Data extract

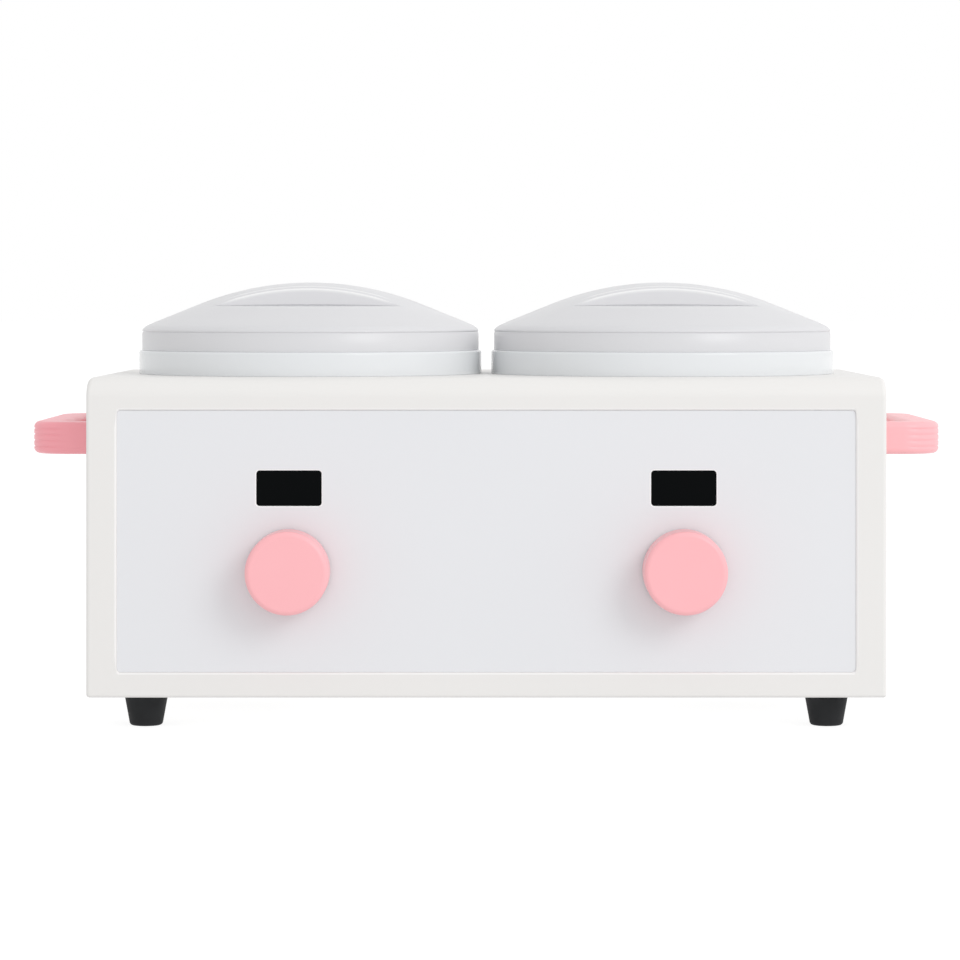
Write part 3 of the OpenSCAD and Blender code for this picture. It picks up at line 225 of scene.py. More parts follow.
def noise(tree, scale, detail, places):
    """A cloudy pattern between nought and one."""
    cloud = tree.nodes.new("ShaderNodeTexNoise")
    cloud.inputs["Scale"].default_value = scale
    cloud.inputs["Detail"].default_value = detail
    tree.links.new(places(tree), cloud.inputs["Vector"])
    return cloud.outputs["Fac"]


# %% Add tone, gloss and grain to a finish
# A mix node's colours have numbered sockets: how much, between which two, and what comes out.
AMOUNT, FIRST, SECOND, BLENDED = 0, 6, 7, 2
CLOUD_LOW, CLOUD_HIGH = 0.3, 0.7


def blend(material, amount, other):
    """Blends a finish's colour towards another one."""
    tree, colour = material.node_tree, shader_of(material).inputs["Base Color"]
    blender = tree.nodes.new("ShaderNodeMix")
    blender.data_type = "RGBA"
    blender.inputs[FIRST].default_value = colour.default_value
    blender.inputs[SECOND].default_value = (*other, 1)
    tree.links.new(amount, blender.inputs[AMOUNT])
    if colour.is_linked:
        tree.links.new(colour.links[0].from_socket, blender.inputs[FIRST])
    tree.links.new(blender.outputs[BLENDED], colour)


def tone(material, other, scale, detail=3, places=piece_places):
    """Lets the colour drift between its own and another shade."""
    blend(material, noise(material.node_tree, scale, detail, places), other)


def gloss(material, least, most, scale, detail=2, places=piece_places):
    """Lets the roughness drift between two values."""
    tree = material.node_tree
    drift = tree.nodes.new("ShaderNodeMapRange")
    drift.inputs["From Min"].default_value = CLOUD_LOW
    drift.inputs["From Max"].default_value = CLOUD_HIGH
    drift.inputs["To Min"].default_value = least
    drift.inputs["To Max"].default_value = most
    tree.links.new(noise(tree, scale, detail, places), drift.inputs["Value"])
    tree.links.new(drift.outputs["Result"], shader_of(material).inputs["Roughness"])


def grain(material, scale, depth, detail=2, places=piece_places):
    """Gives the surface a shallow grain, its depth in metres."""
    tree = material.node_tree
    bump = tree.nodes.new("ShaderNodeBump")
    bump.inputs["Strength"].default_value = 1
    bump.inputs["Distance"].default_value = depth
    tree.links.new(noise(tree, scale, detail, places), bump.inputs["Height"])
    tree.links.new(bump.outputs["Normal"], shader_of(material).inputs["Normal"])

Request
Reproduce every line of the material above exactly.

Full output
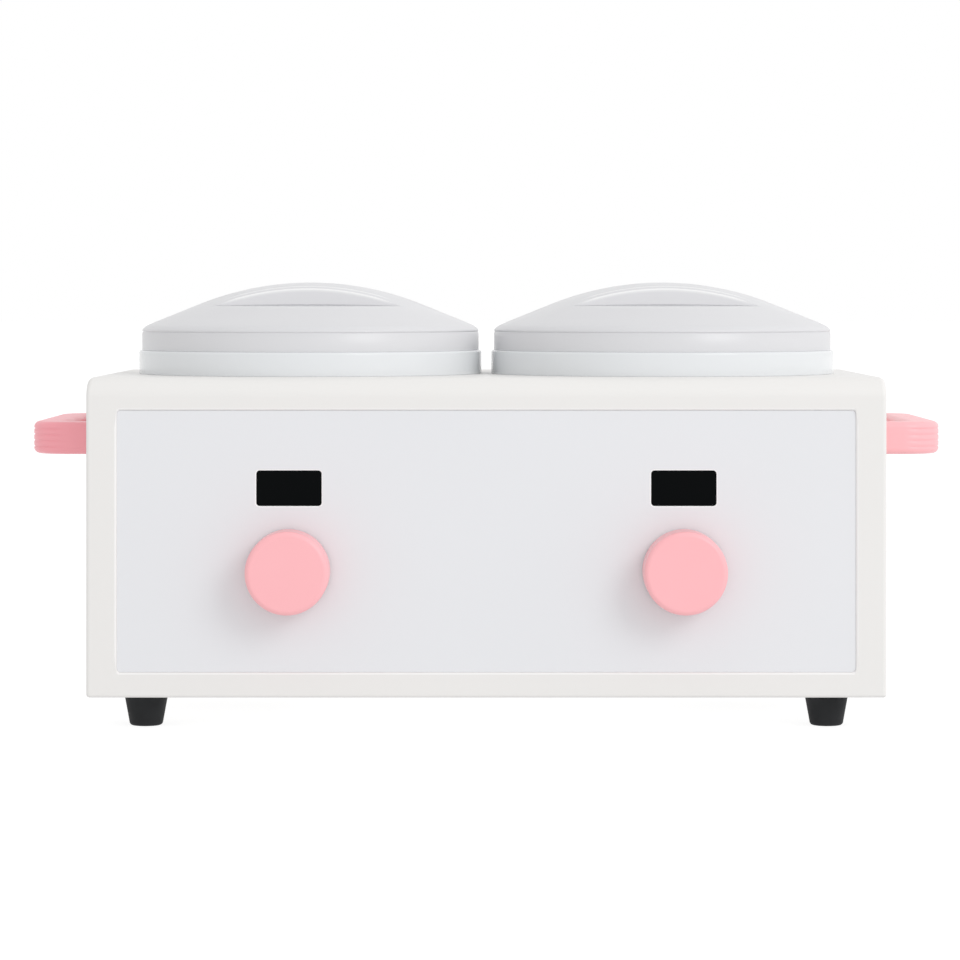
Write part 3 of the OpenSCAD and Blender code for this picture. It picks up at line 225 of scene.py. More parts follow.
def noise(tree, scale, detail, places):
    """A cloudy pattern between nought and one."""
    cloud = tree.nodes.new("ShaderNodeTexNoise")
    cloud.inputs["Scale"].default_value = scale
    cloud.inputs["Detail"].default_value = detail
    tree.links.new(places(tree), cloud.inputs["Vector"])
    return cloud.outputs["Fac"]


# %% Add tone, gloss and grain to a finish
# A mix node's colours have numbered sockets: how much, between which two, and what comes out.
AMOUNT, FIRST, SECOND, BLENDED = 0, 6, 7, 2
CLOUD_LOW, CLOUD_HIGH = 0.3, 0.7


def blend(material, amount, other):
    """Blends a finish's colour towards another one."""
    tree, colour = material.node_tree, shader_of(material).inputs["Base Color"]
    blender = tree.nodes.new("ShaderNodeMix")
    blender.data_type = "RGBA"
    blender.inputs[FIRST].default_value = colour.default_value
    blender.inputs[SECOND].default_value = (*other, 1)
    tree.links.new(amount, blender.inputs[AMOUNT])
    if colour.is_linked:
        tree.links.new(colour.links[0].from_socket, blender.inputs[FIRST])
    tree.links.new(blender.outputs[BLENDED], colour)


def tone(material, other, scale, detail=3, places=piece_places):
    """Lets the colour drift between its own and another shade."""
    blend(material, noise(material.node_tree, scale, detail, places), other)


def gloss(material, least, most, scale, detail=2, places=piece_places):
    """Lets the roughness drift between two values."""
    tree = material.node_tree
    drift = tree.nodes.new("ShaderNodeMapRange")
    drift.inputs["From Min"].default_value = CLOUD_LOW
    drift.inputs["From Max"].default_value = CLOUD_HIGH
    drift.inputs["To Min"].default_value = least
    drift.inputs["To Max"].default_value = most
    tree.links.new(noise(tree, scale, detail, places), drift.inputs["Value"])
    tree.links.new(drift.outputs["Result"], shader_of(material).inputs["Roughness"])


def grain(material, scale, depth, detail=2, places=piece_places):
    """Gives the surface a shallow grain, its depth in metres."""
    tree = material.node_tree
    bump = tree.nodes.new("ShaderNodeBump")
    bump.inputs["Strength"].default_value = 1
    bump.inputs["Distance"].default_value = depth
    tree.links.new(noise(tree, scale, detail, places), bump.inputs["Height"])
    tree.links.new(bump.outputs["Normal"], shader_of(material).inputs["Normal"])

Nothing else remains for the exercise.